Unlocking meaningful potential

Wildcat believes that the lack of rapid benchmarking techniques is inhibiting the battery industry in a few ways. “Material suppliers know that when they send samples of new products to customers, for the most part, it’s going to get dropped into existing manufacturing lines to be tested,” explained Strand. “This is actually one of the reasons why materials companies are often hesitant to try new things. They tend to look for more incremental improvements instead of going for the bigger breakthroughs that may require some recipe change or process optimization.”

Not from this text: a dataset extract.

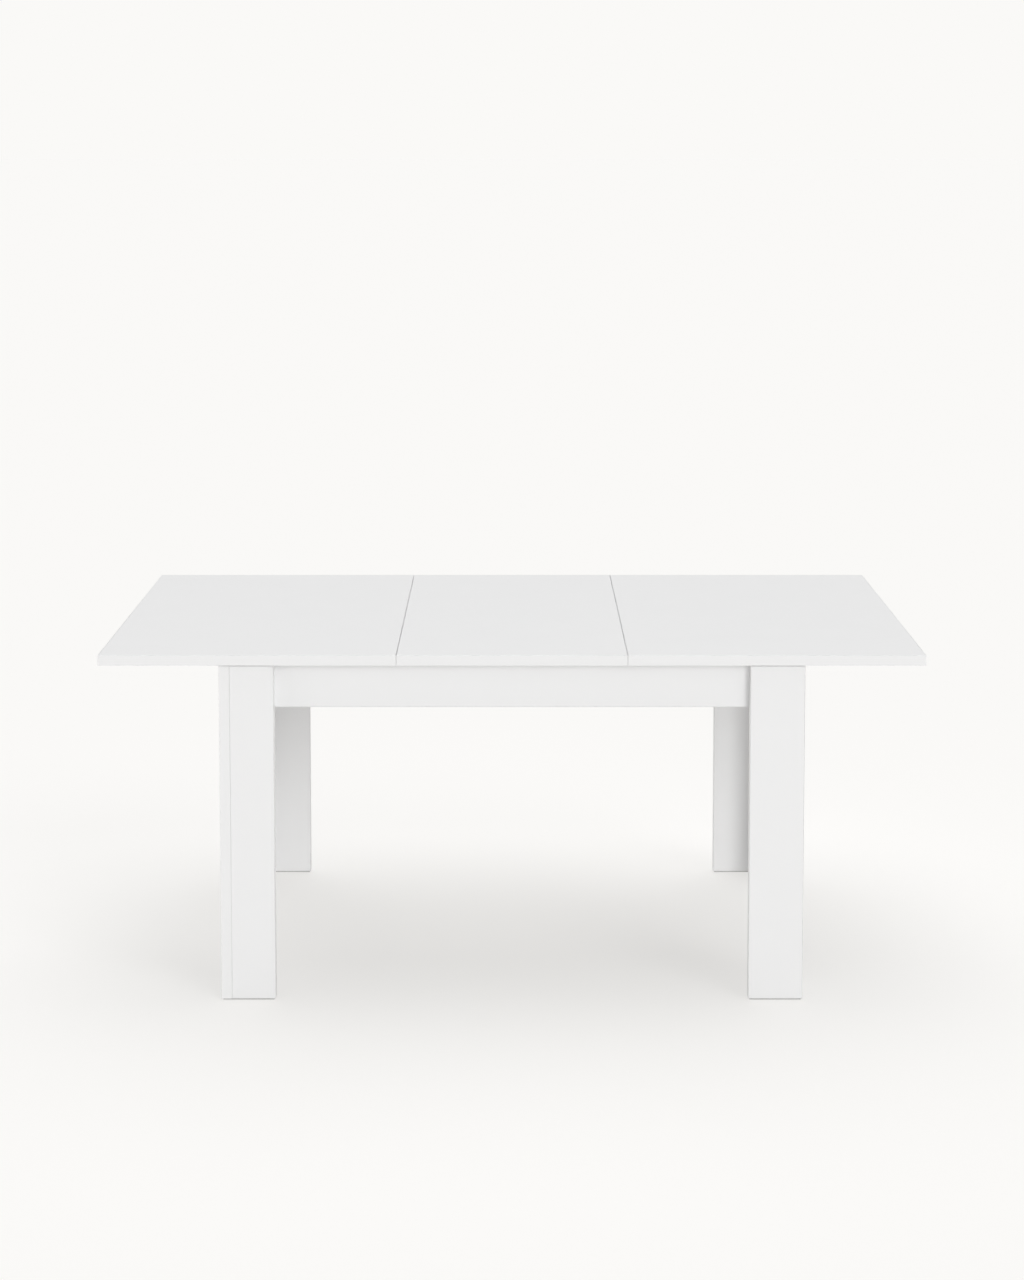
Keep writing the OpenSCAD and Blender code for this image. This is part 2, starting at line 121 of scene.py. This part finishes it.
def bumpFrom(material, layers):
    # Each layer is (height output, strength, depth in metres); one rides on the next
    normal = None
    for height, strength, depth in layers:
        bump = addNode(material, "Bump", Strength=strength, Distance=depth)
        join(material, height, bump.inputs["Height"])
        if normal:
            join(material, normal, bump.inputs["Normal"])
        normal = bump.outputs["Normal"]
    join(material, normal, shaderOf(material).inputs["Normal"])


def mottle(material, value, tone, change):
    # A tone that goes a little darker and lighter with a noise
    darker = tuple(channel - change for channel in tone)
    lighter = tuple(channel + change for channel in tone)
    colour = rampOf(material, value, [(noiseLow, darker), (noiseHigh, lighter)])
    join(material, colour, shaderOf(material).inputs["Base Color"])


def vary(material, value, middle, change):
    # A roughness that goes up and down with a noise
    roughness = spread(material, value, middle - change, middle + change)
    join(material, roughness, shaderOf(material).inputs["Roughness"])


def multiplied(material, colour, factor):
    mix = addNode(material, "Mix", Factor=1.0)
    mix.data_type = "RGBA"
    mix.blend_type = "MULTIPLY"
    join(material, colour, mix.inputs[6])   # the colour sockets, A and B, and the colour result
    join(material, factor, mix.inputs[7])
    return mix.outputs[2]


# Materials

def melamine(name, tone, roughness, pearl):
    # Coated chipboard: a fine pearl grain pressed into a satin film, and a slow unevenness of tone
    material = makeMaterial(name)
    point = objectPoint(material)
    mottle(material, noiseOf(material, point, 9, detail=4), tone, 0.003)
    vary(material, noiseOf(material, point, 60, detail=2), roughness, 0.03)
    bumpFrom(material, [
        (noiseOf(material, point, 14, detail=0), 0.15, 0.02 * mm),
        (noiseOf(material, point, 900, detail=2), pearl, 0.02 * mm),
    ])
    shaderOf(material).inputs["Specular IOR Level"].default_value = 0.3
    return material


def beechWood():
    # Waxed beech, with its grain along the battens and short dark flecks
    material = makeMaterial("waxed beech")
    point = objectPoint(material, stretch=(0.06, 1, 1))
    bands = noiseOf(material, point, 160, detail=6, roughness=0.6)
    colour = rampOf(material, bands, [
        (0.25, (0.43, 0.27, 0.15)),
        (0.5, (0.58, 0.40, 0.24)),
        (0.75, (0.66, 0.48, 0.31)),
    ])
    flecks = noiseOf(material, objectPoint(material, stretch=(0.12, 1, 1)), 1100, detail=1)
    flecked = multiplied(material, colour, spread(material, flecks, 0.82, 1.08))
    join(material, flecked, shaderOf(material).inputs["Base Color"])
    vary(material, bands, 0.50, 0.08)
    bumpFrom(material, [(bands, 0.3, 0.05 * mm), (flecks, 0.3, 0.03 * mm)])
    return material


def plastic(name, tone, roughness, grain):
    # Moulded plastic with a fine spark-eroded texture
    material = makeMaterial(name)
    point = objectPoint(material)
    tones = noiseOf(material, point, 70)
    mottle(material, tones, tone, 0.012)
    vary(material, tones, roughness, 0.05)
    bumpFrom(material, [(noiseOf(material, point, 2200, detail=1), grain, 0.02 * mm)])
    return material


def metal(name, tone, roughness, stretch, marks):
    # Metal with fine marks drawn out along one axis, and cloudy changes of gloss
    material = makeMaterial(name)
    shaderOf(material).inputs["Metallic"].default_value = 1.0
    cloud = noiseOf(material, objectPoint(material), 90)
    mottle(material, cloud, tone, 0.02)
    vary(material, cloud, roughness, 0.06)
    lines = noiseOf(material, objectPoint(material, stretch), 2600, detail=2)
    bumpFrom(material, [(lines, marks, 0.01 * mm)])
    return material


whites = {
    "top": {"tone": (0.80, 0.80, 0.80), "roughness": 0.42, "pearl": 0.10},
    "boards": {"tone": (0.799, 0.80, 0.803), "roughness": 0.46, "pearl": 0.12},
    "band": {"tone": (0.799, 0.80, 0.802), "roughness": 0.36, "pearl": 0.05},
}
plastics = {
    "nylon": {"tone": (0.72, 0.71, 0.66), "roughness": 0.40, "grain": 0.15},
    # The glide plastic is partly painted shade: its dark grey also stands in for the contact shade under
    # each leg, which the glowing floor leaves out
    "glide": {"tone": (0.42, 0.42, 0.41), "roughness": 0.48, "grain": 0.25},
    "rubber": {"tone": (0.025, 0.025, 0.025), "roughness": 0.75, "grain": 0.40},
}
metals = {
    "aluminium": {"tone": (0.80, 0.81, 0.82), "roughness": 0.34, "stretch": (0.01, 1, 1), "marks": 0.35},
    "zinc": {"tone": (0.72, 0.73, 0.75), "roughness": 0.28, "stretch": (1, 1, 1), "marks": 0.15},
    "brass": {"tone": (0.74, 0.57, 0.28), "roughness": 0.30, "stretch": (1, 1, 1), "marks": 0.20},
}
topFilm = melamine("satin white top film", **whites["top"])
boardFilm = melamine("satin white board film", **whites["boards"])
bandFilm = melamine("white edge band", **whites["band"])

slotFinish = {
    "top_board": topFilm,
    "white_board": boardFilm,
    "beech": beechWood(),
    "nylon": plastic("natural nylon", **plastics["nylon"]),
    # Foot strips under the legs: real grey plastic whose dark tone is also painted contact shade
    "glide_plastic": plastic("grey glide plastic", **plastics["glide"]),
    "stop_rubber": plastic("black stop rubber", **plastics["rubber"]),
    "channel_aluminium": metal("drawn aluminium", **metals["aluminium"]),
    "zinc_steel": metal("bright zinc plate", **metals["zinc"]),
    "sleeve_brass": metal("turned brass", **metals["brass"]),
}
slotOf = {part["node"]: part["material_slot"] for part in frame["record"]["subparts"]}
for node, piece in nodes.items():
    piece.data.materials.clear()
    piece.data.materials.append(slotFinish[slotOf[node]])
finishes = [*slotFinish.values(), bandFilm]
print("materials made:", len(finishes))


# Boards: a coated panel with a glued edge band round it, each with softly rounded arrises

def newPiece(name, mesh, node, material):
    data = bpy.data.meshes.new(name)
    mesh.to_mesh(data)
    mesh.free()
    piece = bpy.data.objects.new(name, data)
    bpy.context.scene.collection.objects.link(piece)
    data.materials.append(material)
    even = piece.modifiers.new("flat faces stay flat", "WEIGHTED_NORMAL")
    even.weight = 100   # the largest faces alone set the normals
    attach(piece, bodyOf[node])
    return piece


def blockMesh(low, high):
    mesh = bmesh.new()
    bmesh.ops.create_cube(mesh, size=1)
    bmesh.ops.scale(mesh, vec=high - low, verts=mesh.verts)
    bmesh.ops.translate(mesh, vec=(low + high) / 2, verts=mesh.verts)
    return mesh


def roundEdges(mesh, edges, radius, segments):
    bmesh.ops.bevel(
        mesh, geom=list(edges), offset=radius, offset_type="OFFSET", segments=segments,
        profile=0.5, affect="EDGES", material=-1, clamp_overlap=True,
    )


def smoothFaces(mesh):
    for face in mesh.faces:
        face.smooth = True


def panelMesh(low, high, radius):
    mesh = blockMesh(low, high)
    roundEdges(mesh, mesh.edges, radius, 2)
    smoothFaces(mesh)
    return mesh


def bandMesh(low, high, flat, thickness, radius):
    # A rectangular ring round the panel: its hole runs along the flat axis
    mesh = blockMesh(low, high)
    faces = [face for face in mesh.faces if abs(face.normal[flat]) > 0.5]
    corners = set(mesh.verts)
    bmesh.ops.inset_individual(mesh, faces=faces, thickness=thickness, use_even_offset=True)
    outer = [edge for edge in mesh.edges if corners.issuperset(edge.verts)]
    bmesh.ops.delete(mesh, geom=faces, context="FACES")
    bmesh.ops.bridge_loops(mesh, edges=[edge for edge in mesh.edges if edge.is_boundary])
    roundEdges(mesh, outer, radius, 3)
    bmesh.ops.recalc_face_normals(mesh, faces=mesh.faces)
    smoothFaces(mesh)
    return mesh


boards = {
    "bandThickness": 1.0 * mm,
    "glueLine": 0.08 * mm,
    "arris": 0.5 * mm,
    "panelArris": 0.12 * mm,
    "bandedAprons": ["front_apron", "back_apron"],
}


def bandedBoard(node, settings, film):
    low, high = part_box(node)
    size = high - low
    flat = min(range(3), key=lambda axis: size[axis])   # the axis across the board's thickness
    band = settings["bandThickness"]
    inner = Vector([band + settings["glueLine"]] * 3)
    inner[flat] = 0
    panelShape = panelMesh(low + inner, high - inner, settings["panelArris"])
    bandShape = bandMesh(low, high, flat, band, settings["arris"])
    panel = newPiece(node + ".panel", panelShape, node, film)
    newPiece(node + ".band", bandShape, node, bandFilm)
    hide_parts(node)


bandedNodes = [node for node in nodes if slotOf[node] == "top_board" or "_leg_" in node]
bandedNodes += boards["bandedAprons"]
for node in bandedNodes:
    bandedBoard(node, boards, topFilm if slotOf[node] == "top_board" else boardFilm)
print("boards made:", len(bandedNodes))


# Floor, light and camera

studio = {
    "floorHalf": 200,
    "floorTone": (0.429, 0.425, 0.417),
    "floorGlow": (0.533, 0.528, 0.519),
    "backdropTone": (0.956, 0.947, 0.930),
    "skyLight": 0.18,
    # Strength, then degrees: size across, turn from the front towards the right, height above the horizon
    "lights": {
        "overhead": (0.26, 45, 0, 90),
        "wide overhead": (2.03, 75, 180, 75),
        "side streak": (0.45, 28, 40, 42),
        "front key": (1.22, 30, 19, 18),
        "left fill": (0.36, 30, -70, 14),
    },
    "tableOnly": ["front key", "left fill"],
}


def paleFloor(settings):
    mesh = bmesh.new()
    bmesh.ops.create_grid(mesh, x_segments=1, y_segments=1, size=settings["floorHalf"])
    data = bpy.data.meshes.new("pale floor")
    mesh.to_mesh(data)
    mesh.free()
    floor = bpy.data.objects.new("pale floor", data)
    bpy.context.scene.collection.objects.link(floor)
    material = makeMaterial("pale floor paint")
    shader = shaderOf(material)
    shader.inputs["Base Color"].default_value = (*settings["floorTone"], 1)
    shader.inputs["Emission Color"].default_value = (*settings["floorGlow"], 1)
    shader.inputs["Emission Strength"].default_value = 1.0
    shader.inputs["Roughness"].default_value = 1.0
    shader.inputs["Specular IOR Level"].default_value = 0.0
    data.materials.append(material)
    return floor


def paleSky(settings):
    # The backdrop is as bright as the floor to the eye, and gives a weaker light from all round
    world = bpy.data.worlds.new("pale studio")
    bpy.context.scene.world = world
    world.use_nodes = True
    tree = world.node_tree
    seen = tree.nodes["Background"]
    seen.inputs["Color"].default_value = (*settings["backdropTone"], 1)
    giving = tree.nodes.new("ShaderNodeBackground")
    giving.inputs["Color"].default_value = (1, 1, 1, 1)
    giving.inputs["Strength"].default_value = settings["skyLight"]
    path = tree.nodes.new("ShaderNodeLightPath")
    mix = tree.nodes.new("ShaderNodeMixShader")
    tree.links.new(path.outputs["Is Camera Ray"], mix.inputs[0])
    tree.links.new(giving.outputs[0], mix.inputs[1])
    tree.links.new(seen.outputs[0], mix.inputs[2])
    tree.links.new(mix.outputs[0], tree.nodes["World Output"].inputs["Surface"])


def sunLight(name, strength, across, turn, height):
    light = bpy.data.lights.new(name, "SUN")
    light.energy = strength
    light.angle = math.radians(across)
    lamp = bpy.data.objects.new(name, light)
    bpy.context.scene.collection.objects.link(lamp)
    turn, height = math.radians(turn), math.radians(height)
    level = math.cos(height)
    towards = Vector((math.sin(turn) * level, -math.cos(turn) * level, math.sin(height)))
    lamp.rotation_mode = "QUATERNION"
    lamp.rotation_quaternion = towards.to_track_quat("Z", "Y")
    return lamp


def keepOffFloor(lamp, floor):
    # The lamp lights the table and leaves the floor as it is
    unlit = bpy.data.collections.new("not lit by the " + lamp.name)
    unlit.objects.link(floor)
    unlit.collection_objects[0].light_linking.link_state = "EXCLUDE"
    lamp.light_linking.receiver_collection = unlit


viewpoint = {
    "place": (0, -5.238, 1.837),
    "tilt": 4.50,   # degrees below level
    "lens": 64.75,
    "sensor": 36,
    "rise": -0.25,
}


def placeCamera(settings):
    data = bpy.data.cameras.new("studio camera")
    data.lens = settings["lens"]
    data.sensor_width = settings["sensor"]
    data.shift_y = settings["rise"]
    camera = bpy.data.objects.new("studio camera", data)
    bpy.context.scene.collection.objects.link(camera)
    camera.location = settings["place"]
    camera.rotation_euler = (math.pi / 2 - math.radians(settings["tilt"]), 0, 0)
    bpy.context.scene.camera = camera


bpy.context.scene.view_settings.view_transform = "Standard"
floor = paleFloor(studio)
paleSky(studio)
for name, values in studio["lights"].items():
    lamp = sunLight(name, *values)
    if name in studio["tableOnly"]:
        keepOffFloor(lamp, floor)
placeCamera(viewpoint)
print("studio set")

On the other side of the same coin, Wildcat says the lack of widespread rapid benchmarking is also reducing the potential for incremental battery advances for materials that are already commercially available. “A lot of published research and conference topics focus on transformational efforts to solve really challenging things like solid-state, lithium-metal and lithium-air,” explained Jacobs. “Those are certainly more exciting presentations than citing modest improvements from benchmarking. However, very small incremental improvements for a sustained number of years lead to big advances in a technology, and there are a lot of very good materials already out there from which these small improvements can be derived.”